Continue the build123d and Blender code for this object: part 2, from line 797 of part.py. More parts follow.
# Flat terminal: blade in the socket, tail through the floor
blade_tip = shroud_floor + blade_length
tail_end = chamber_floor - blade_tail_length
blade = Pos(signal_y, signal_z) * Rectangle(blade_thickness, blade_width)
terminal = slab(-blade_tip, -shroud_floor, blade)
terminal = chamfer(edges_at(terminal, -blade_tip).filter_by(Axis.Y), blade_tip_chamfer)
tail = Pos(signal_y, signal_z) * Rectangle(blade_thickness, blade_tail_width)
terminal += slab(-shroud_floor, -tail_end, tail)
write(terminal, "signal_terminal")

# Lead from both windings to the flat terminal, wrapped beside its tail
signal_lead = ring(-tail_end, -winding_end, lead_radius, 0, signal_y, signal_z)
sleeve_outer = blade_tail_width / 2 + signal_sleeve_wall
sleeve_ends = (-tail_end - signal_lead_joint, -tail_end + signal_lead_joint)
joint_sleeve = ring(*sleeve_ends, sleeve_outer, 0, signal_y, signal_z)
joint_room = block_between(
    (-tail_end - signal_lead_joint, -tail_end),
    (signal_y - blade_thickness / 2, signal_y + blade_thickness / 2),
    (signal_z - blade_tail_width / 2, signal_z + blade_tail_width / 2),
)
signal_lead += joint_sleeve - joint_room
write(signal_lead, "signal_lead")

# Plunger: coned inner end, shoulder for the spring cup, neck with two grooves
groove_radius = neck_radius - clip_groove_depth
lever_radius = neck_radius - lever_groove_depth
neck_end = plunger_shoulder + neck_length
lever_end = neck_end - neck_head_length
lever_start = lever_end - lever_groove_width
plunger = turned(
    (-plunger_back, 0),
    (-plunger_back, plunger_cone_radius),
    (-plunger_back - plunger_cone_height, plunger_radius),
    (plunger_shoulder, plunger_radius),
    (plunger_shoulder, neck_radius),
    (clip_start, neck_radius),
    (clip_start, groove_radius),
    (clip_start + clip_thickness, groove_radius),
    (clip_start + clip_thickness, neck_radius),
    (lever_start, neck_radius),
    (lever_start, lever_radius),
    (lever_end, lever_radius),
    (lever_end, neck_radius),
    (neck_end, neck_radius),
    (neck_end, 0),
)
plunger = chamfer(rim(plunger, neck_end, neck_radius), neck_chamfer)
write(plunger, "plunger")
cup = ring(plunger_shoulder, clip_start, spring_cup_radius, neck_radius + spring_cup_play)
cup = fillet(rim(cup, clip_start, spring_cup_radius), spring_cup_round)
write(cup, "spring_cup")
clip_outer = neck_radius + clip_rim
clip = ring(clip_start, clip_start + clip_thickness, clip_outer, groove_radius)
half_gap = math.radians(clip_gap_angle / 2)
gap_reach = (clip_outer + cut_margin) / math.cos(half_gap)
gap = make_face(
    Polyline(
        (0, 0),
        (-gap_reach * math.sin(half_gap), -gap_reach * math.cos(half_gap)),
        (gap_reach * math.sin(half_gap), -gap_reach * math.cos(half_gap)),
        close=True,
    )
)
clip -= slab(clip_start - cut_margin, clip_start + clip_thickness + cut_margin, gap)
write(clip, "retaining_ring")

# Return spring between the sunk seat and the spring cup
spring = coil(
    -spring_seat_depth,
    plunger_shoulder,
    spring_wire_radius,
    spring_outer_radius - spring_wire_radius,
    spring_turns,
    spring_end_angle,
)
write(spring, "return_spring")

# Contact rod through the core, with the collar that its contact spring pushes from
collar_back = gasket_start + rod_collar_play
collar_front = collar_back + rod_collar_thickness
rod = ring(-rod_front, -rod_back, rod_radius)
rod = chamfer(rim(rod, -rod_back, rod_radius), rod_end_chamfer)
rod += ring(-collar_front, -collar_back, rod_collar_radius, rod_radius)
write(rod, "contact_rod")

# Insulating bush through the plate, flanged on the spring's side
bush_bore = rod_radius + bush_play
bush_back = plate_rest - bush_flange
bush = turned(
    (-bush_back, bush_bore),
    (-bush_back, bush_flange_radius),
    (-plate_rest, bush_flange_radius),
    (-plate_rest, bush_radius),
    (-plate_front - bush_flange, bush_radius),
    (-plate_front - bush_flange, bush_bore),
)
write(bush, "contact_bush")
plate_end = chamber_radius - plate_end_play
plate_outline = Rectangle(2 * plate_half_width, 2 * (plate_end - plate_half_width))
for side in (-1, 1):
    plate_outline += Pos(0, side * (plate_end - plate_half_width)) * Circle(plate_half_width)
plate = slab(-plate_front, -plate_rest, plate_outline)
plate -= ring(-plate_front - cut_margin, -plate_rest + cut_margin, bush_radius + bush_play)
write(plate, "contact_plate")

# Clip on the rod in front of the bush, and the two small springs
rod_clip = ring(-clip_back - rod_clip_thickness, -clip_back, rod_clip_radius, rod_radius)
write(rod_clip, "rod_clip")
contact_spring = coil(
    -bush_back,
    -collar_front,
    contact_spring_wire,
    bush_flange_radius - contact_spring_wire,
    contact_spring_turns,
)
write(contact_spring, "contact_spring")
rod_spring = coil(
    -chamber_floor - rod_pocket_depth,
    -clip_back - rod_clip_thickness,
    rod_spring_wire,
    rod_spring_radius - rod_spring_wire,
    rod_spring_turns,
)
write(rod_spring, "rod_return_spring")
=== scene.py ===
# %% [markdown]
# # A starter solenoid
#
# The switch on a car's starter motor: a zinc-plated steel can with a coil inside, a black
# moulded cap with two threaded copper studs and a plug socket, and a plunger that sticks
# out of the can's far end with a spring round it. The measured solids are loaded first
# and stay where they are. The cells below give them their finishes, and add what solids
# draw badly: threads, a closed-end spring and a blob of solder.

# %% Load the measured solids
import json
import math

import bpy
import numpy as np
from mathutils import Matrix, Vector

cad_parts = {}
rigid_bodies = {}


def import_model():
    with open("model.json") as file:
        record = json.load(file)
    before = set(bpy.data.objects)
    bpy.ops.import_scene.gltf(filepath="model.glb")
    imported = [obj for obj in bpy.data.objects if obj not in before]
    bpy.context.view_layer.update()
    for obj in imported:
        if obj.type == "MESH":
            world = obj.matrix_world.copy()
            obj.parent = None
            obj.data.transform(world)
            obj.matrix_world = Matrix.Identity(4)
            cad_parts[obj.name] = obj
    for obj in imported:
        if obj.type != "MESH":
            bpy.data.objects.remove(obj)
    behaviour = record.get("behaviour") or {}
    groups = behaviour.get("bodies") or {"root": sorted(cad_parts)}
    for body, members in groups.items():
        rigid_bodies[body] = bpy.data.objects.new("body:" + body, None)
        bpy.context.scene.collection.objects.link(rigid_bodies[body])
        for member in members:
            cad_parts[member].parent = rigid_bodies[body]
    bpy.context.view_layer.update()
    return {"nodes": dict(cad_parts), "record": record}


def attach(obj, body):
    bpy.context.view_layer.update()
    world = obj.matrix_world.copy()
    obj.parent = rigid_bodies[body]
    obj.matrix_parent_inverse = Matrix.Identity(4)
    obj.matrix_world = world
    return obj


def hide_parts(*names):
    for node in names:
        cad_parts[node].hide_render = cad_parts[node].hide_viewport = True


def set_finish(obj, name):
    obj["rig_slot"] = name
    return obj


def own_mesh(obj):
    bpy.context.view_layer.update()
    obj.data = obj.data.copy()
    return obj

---

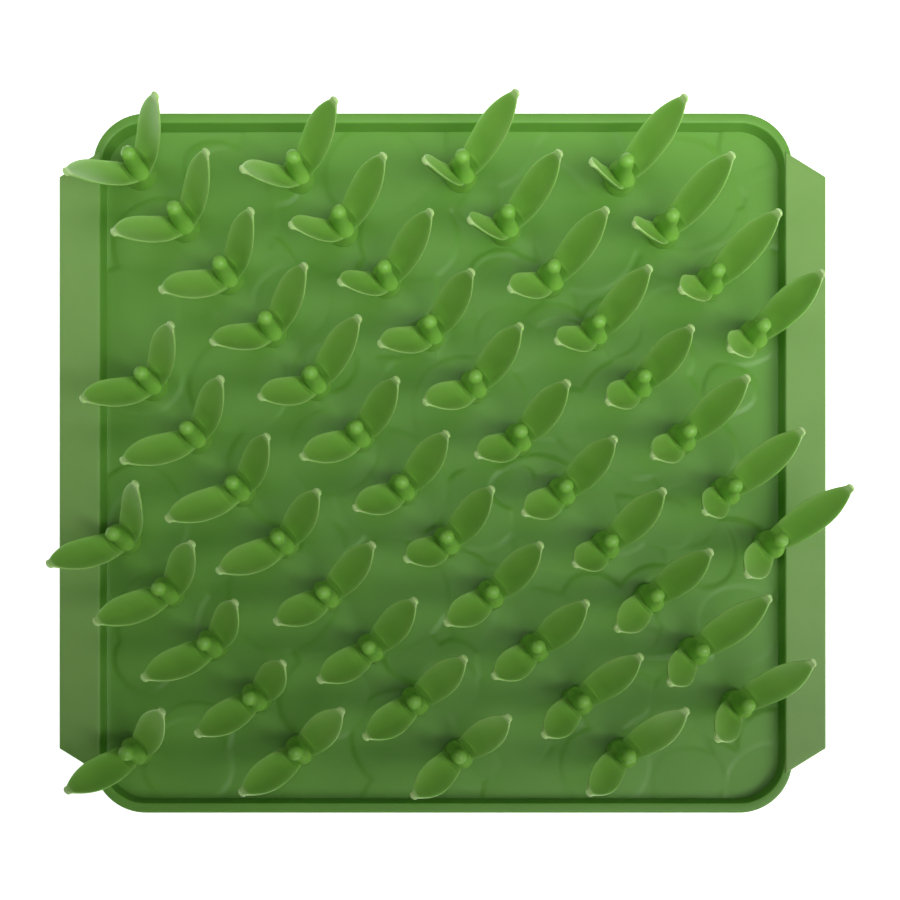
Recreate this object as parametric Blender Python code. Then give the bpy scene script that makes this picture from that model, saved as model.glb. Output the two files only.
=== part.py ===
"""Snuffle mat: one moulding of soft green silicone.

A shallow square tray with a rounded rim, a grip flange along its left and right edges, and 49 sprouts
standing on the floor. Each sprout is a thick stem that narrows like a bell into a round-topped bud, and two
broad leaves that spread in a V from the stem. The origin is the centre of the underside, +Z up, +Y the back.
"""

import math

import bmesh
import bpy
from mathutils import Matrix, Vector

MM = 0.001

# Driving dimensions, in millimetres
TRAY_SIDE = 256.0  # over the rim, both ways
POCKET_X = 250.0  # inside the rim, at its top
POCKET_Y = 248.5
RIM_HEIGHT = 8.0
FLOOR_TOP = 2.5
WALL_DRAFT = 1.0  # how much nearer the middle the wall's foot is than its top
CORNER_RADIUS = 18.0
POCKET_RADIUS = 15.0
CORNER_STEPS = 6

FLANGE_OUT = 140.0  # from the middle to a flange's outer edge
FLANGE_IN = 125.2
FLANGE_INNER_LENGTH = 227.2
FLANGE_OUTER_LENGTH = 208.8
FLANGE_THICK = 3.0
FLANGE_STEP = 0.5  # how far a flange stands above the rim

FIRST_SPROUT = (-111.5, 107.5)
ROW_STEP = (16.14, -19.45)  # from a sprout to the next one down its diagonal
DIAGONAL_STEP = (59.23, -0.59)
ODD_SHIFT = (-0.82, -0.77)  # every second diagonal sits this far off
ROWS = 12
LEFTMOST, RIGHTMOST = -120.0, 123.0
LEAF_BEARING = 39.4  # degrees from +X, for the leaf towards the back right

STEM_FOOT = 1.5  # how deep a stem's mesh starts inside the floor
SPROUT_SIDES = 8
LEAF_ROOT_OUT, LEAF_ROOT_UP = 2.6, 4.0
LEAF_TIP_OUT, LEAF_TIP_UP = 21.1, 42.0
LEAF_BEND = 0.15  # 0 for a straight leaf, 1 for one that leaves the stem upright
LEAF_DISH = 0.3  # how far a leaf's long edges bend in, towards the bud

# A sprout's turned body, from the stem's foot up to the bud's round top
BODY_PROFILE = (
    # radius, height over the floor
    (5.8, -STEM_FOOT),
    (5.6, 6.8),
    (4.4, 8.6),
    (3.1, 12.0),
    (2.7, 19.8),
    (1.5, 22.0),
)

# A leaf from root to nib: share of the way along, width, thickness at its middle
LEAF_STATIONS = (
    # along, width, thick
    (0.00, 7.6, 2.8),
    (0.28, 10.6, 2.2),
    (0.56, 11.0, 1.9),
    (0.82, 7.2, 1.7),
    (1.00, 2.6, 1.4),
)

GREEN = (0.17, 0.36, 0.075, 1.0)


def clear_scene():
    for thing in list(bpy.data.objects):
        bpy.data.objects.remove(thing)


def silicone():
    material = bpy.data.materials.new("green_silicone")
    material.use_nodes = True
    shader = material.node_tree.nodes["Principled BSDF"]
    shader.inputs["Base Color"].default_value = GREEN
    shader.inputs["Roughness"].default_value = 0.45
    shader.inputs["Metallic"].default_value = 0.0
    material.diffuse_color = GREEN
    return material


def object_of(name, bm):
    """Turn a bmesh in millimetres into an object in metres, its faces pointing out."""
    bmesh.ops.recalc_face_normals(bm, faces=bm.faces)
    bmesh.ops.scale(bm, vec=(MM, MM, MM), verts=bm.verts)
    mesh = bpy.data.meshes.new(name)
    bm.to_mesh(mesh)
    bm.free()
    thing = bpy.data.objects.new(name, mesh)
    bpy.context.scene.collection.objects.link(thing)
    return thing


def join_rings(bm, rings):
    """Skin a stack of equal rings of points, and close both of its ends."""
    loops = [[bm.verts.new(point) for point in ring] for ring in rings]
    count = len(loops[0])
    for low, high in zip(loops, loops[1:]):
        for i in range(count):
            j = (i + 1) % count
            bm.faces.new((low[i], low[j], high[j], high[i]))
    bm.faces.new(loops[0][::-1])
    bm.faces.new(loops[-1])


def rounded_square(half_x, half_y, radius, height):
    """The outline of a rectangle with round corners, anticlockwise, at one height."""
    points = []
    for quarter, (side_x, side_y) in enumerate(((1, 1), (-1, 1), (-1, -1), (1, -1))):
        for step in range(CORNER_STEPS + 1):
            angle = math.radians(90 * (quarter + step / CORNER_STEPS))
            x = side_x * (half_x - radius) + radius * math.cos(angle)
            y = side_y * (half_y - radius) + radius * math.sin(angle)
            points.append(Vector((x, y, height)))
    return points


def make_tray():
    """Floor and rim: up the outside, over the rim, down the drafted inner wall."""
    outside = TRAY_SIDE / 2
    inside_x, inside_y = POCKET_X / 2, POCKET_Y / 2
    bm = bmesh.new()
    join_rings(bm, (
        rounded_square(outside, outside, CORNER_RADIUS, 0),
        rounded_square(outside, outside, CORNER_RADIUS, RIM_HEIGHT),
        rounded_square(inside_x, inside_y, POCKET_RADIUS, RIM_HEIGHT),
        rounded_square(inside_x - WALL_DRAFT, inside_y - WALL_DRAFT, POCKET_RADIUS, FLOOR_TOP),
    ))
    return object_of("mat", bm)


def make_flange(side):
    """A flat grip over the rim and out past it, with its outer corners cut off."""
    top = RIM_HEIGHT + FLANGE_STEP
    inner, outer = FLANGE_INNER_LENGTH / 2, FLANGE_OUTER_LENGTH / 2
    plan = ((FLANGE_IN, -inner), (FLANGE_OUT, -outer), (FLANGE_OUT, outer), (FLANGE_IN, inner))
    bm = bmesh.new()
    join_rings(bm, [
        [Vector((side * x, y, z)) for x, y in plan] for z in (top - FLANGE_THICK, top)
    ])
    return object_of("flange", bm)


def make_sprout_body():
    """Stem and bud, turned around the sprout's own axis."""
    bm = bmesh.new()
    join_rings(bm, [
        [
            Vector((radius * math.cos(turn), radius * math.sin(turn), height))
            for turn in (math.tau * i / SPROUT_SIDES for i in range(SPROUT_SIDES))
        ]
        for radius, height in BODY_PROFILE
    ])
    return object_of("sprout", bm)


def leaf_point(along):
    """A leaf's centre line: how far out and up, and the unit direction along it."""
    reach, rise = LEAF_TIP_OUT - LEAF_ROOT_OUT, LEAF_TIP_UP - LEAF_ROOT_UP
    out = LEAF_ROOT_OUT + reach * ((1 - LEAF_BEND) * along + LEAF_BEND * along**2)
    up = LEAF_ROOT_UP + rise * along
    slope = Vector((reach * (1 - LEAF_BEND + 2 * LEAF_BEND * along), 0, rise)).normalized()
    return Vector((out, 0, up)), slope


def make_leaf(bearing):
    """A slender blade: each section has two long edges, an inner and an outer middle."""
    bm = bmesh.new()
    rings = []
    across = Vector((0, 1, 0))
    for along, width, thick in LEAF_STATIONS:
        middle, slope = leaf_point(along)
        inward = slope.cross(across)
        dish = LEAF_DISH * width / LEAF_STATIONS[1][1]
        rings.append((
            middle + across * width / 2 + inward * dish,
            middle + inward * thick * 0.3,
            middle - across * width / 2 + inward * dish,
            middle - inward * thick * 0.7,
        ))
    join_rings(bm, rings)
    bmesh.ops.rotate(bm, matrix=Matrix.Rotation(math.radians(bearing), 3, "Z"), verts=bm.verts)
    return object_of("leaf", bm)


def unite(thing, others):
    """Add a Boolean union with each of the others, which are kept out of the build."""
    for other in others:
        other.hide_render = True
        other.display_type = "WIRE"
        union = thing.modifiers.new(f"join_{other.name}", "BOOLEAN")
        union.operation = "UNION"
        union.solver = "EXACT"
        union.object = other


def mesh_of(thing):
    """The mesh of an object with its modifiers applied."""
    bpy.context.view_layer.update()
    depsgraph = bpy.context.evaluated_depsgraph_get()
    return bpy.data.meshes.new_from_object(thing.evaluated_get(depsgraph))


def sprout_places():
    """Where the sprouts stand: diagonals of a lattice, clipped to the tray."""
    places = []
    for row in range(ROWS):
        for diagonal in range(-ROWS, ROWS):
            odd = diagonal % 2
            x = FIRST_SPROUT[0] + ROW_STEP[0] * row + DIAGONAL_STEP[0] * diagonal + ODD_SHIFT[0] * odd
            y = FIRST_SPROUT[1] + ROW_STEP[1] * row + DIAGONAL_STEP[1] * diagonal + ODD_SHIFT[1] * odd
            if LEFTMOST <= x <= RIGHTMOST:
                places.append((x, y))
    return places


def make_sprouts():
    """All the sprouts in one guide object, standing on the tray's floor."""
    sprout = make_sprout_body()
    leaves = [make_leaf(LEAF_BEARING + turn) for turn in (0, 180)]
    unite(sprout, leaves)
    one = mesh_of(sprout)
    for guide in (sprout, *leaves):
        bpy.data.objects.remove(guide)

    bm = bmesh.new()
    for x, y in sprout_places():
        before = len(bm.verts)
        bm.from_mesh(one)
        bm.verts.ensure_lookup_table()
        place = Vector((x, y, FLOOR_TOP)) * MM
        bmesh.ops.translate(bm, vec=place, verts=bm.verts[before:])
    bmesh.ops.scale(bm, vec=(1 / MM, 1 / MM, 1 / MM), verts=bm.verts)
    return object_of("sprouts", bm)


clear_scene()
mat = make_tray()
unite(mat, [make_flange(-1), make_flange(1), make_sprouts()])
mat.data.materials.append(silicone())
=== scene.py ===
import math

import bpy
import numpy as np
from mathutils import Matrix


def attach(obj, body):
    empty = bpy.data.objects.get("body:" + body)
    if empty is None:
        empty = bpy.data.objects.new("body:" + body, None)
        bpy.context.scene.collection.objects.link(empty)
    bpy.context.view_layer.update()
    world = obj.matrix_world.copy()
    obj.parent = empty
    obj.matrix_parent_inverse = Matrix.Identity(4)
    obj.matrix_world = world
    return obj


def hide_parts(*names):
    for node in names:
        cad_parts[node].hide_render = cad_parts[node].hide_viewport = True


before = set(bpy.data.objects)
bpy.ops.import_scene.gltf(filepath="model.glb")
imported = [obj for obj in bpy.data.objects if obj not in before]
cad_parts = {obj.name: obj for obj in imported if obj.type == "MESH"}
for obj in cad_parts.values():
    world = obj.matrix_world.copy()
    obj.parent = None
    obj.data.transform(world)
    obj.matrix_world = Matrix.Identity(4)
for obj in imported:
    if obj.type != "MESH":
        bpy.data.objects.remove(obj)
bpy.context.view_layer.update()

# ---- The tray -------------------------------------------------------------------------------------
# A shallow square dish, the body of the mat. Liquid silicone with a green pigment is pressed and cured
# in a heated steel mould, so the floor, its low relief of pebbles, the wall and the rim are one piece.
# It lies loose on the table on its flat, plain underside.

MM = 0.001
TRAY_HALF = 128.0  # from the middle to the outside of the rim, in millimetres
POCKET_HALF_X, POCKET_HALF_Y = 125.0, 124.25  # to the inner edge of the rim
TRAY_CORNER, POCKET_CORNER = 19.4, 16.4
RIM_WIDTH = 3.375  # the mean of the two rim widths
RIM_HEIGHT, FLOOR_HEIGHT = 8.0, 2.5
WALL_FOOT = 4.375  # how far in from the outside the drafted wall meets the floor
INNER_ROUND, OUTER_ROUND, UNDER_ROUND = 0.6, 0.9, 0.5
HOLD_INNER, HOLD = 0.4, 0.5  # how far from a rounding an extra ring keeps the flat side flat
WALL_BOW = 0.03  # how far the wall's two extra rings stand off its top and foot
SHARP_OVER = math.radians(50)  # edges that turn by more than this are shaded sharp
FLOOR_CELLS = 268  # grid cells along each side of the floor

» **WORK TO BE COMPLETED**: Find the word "remove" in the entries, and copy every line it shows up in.

» **RESULT FOR THIS TASK**:
            bpy.data.objects.remove(obj)
        bpy.data.objects.remove(thing)
        bpy.data.objects.remove(guide)
        bpy.data.objects.remove(obj)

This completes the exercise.